Under nearly ideal process conditions, mechanical seals usually perform well; however, run-out and vibration, abrasives, viscous media, cavitation or air entrapment can cause a mechanical seal to fail or require costly variations. For shaft run-out in excess of the manufacturer's recommendation, the shaft must be re-aligned or bearing replacement must be performed. It is common practice to install expansion joints to absorb vibration.
For abrasives, a double mechanical seal is required, but if abrasives find their way between the mechanical seal faces, they could cause seal failure. For certain applications involving sticky, viscous media, the face seal technology is unsuitable. For cavitation that occurs inside the pump, the solution is to re-route the fluid so that air does not enter the process, which may not be possible. For air entrapment, the flush water must be rerouted so that air bubbles are eliminated and the stuffing box must be purged.

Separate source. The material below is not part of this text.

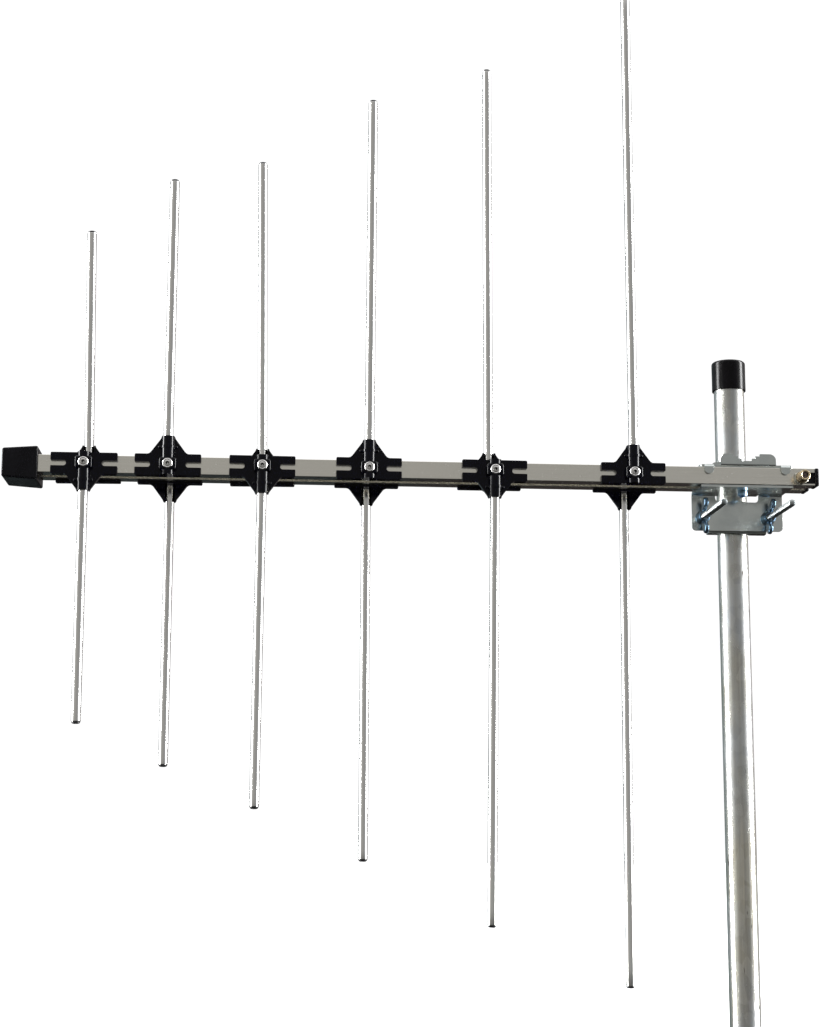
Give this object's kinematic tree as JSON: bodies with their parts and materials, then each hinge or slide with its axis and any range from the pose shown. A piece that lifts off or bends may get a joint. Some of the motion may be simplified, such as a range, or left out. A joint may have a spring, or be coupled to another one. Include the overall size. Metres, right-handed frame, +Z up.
{
  "type": "log-periodic antenna",
  "caption": "Twin-boom log-periodic VHF antenna with alternating rod dipoles in black plastic clamps, held near its tail by a U-bolt bracket on a short capped mast.",
  "frame": {"origin": "centre of the mast's lower end", "axes": "+Z up the mast; the booms run along X on the mast's -Y side, and the antenna's beam points along -X"},
  "size_m": [0.7017, 0.1189, 0.922],
  "materials": {
    "boom_aluminium": "satin, drawn along the boom",
    "rod_aluminium": "bright, drawn",
    "rivet_aluminium": "bright",
    "clamp_plastic": "glossy moulded, near black",
    "end_cap_plastic": "semi-gloss moulded, black",
    "mast_steel": "galvanised, mottled",
    "mast_cap_vinyl": "glossy dipped vinyl, black",
    "bracket_zinc": "zinc plated, grey green",
    "hardware_zinc": "zinc plated, bluish",
    "socket_brass": "nickel-flashed brass",
    "cable_sheath": "matt black",
    "link_copper": "bare copper"
  },
  "bodies": {
    "mast": {"mast_tube": "mast_steel", "mast_cap": "mast_cap_vinyl"},
    "antenna": {"element_1_front_rod": "rod_aluminium", "element_1_front_clamp": "clamp_plastic", "element_1_front_rivet": "rivet_aluminium", "element_1_rear_rod": "rod_aluminium", "element_1_rear_clamp": "clamp_plastic", "element_1_rear_rivet": "rivet_aluminium", "element_2_front_rod": "rod_aluminium", "element_2_front_clamp": "clamp_plastic", "element_2_front_rivet": "rivet_aluminium", "element_2_rear_rod": "rod_aluminium", "element_2_rear_clamp": "clamp_plastic", "element_2_rear_rivet": "rivet_aluminium", "element_3_front_rod": "rod_aluminium", "element_3_front_clamp": "clamp_plastic", "element_3_front_rivet": "rivet_aluminium", "element_3_rear_rod": "rod_aluminium", "element_3_rear_clamp": "clamp_plastic", "element_3_rear_rivet": "rivet_aluminium", "element_4_front_rod": "rod_aluminium", "element_4_front_clamp": "clamp_plastic", "element_4_front_rivet": "rivet_aluminium", "element_4_rear_rod": "rod_aluminium", "element_4_rear_clamp": "clamp_plastic", "element_4_rear_rivet": "rivet_aluminium", "element_5_front_rod": "rod_aluminium", "element_5_front_clamp": "clamp_plastic", "element_5_front_rivet": "rivet_aluminium", "element_5_rear_rod": "rod_aluminium", "element_5_rear_clamp": "clamp_plastic", "element_5_rear_rivet": "rivet_aluminium", "element_6_front_rod": "rod_aluminium", "element_6_front_clamp": "clamp_plastic", "element_6_front_rivet": "rivet_aluminium", "element_6_rear_rod": "rod_aluminium", "element_6_rear_clamp": "clamp_plastic", "element_6_rear_rivet": "rivet_aluminium", "boom_front": "boom_aluminium", "boom_rear": "boom_aluminium", "nose_cap": "end_cap_plastic", "tail_cap_front": "end_cap_plastic", "tail_cap_rear": "end_cap_plastic", "coax_socket": "socket_brass", "socket_nut": "socket_brass", "feed_cable": "cable_sheath", "feed_link": "link_copper", "upper_saddle": "bracket_zinc", "lower_bracket": "bracket_zinc", "plate_bolt": "hardware_zinc", "plate_bolt_nut": "hardware_zinc"},
    "u_bolt": {"u_bolt": "hardware_zinc"},
    "wing_nut_left": {"wing_nut_left": "hardware_zinc"},
    "wing_nut_right": {"wing_nut_right": "hardware_zinc"}
  },
  "joints": [
    {"name": "antenna_turn", "type": "hinge", "parent": "mast", "child": "antenna", "pos_m": [0, 0, 0.4866], "axis": [0, 0, 1], "continuous": true},
    {"name": "wing_nut_left_turn", "type": "hinge", "parent": "antenna", "child": "wing_nut_left", "pos_m": [-0.0313, -0.0193, 0.4558], "axis": [0, -1, 0], "range_deg": [0, 7200]},
    {"name": "wing_nut_right_turn", "type": "hinge", "parent": "antenna", "child": "wing_nut_right", "pos_m": [0.0273, -0.0193, 0.4558], "axis": [0, -1, 0], "range_deg": [0, 7200]},
    {"name": "u_bolt_slide", "type": "slide", "parent": "antenna", "child": "u_bolt", "axis": [0, 1, 0], "range_m": [0, 0.02]}
  ],
  "couplings": [
    {"joint": "wing_nut_left_turn", "follows": "u_bolt_slide", "rad_per_m": 6283.2},
    {"joint": "wing_nut_right_turn", "follows": "u_bolt_slide", "rad_per_m": 6283.2}
  ]
}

When dealing with a flushed mechanical seal, the flush must be clean and reliable. A "dry" situation can quickly cause seal failure, and a flush that is contaminated with particles can destroy the seal faces.
Installing a mechanical seal can be expensive and time-consuming. If the mechanical seal is not a split, the pump must be disassembled to install it, which can take many hours. If the pump is to be removed from the system for assembly, overhead cranes and forklifts may be required. Some mechanical seals may require an "above average" level of knowledge and training to properly install them. This may require onsite technical assistance from the seal manufacturer.
Mechanical seal failure is not progressive. When it occurs, it is immediate and there is no possibility of repairing or reducing the leak in service (see Figure 1).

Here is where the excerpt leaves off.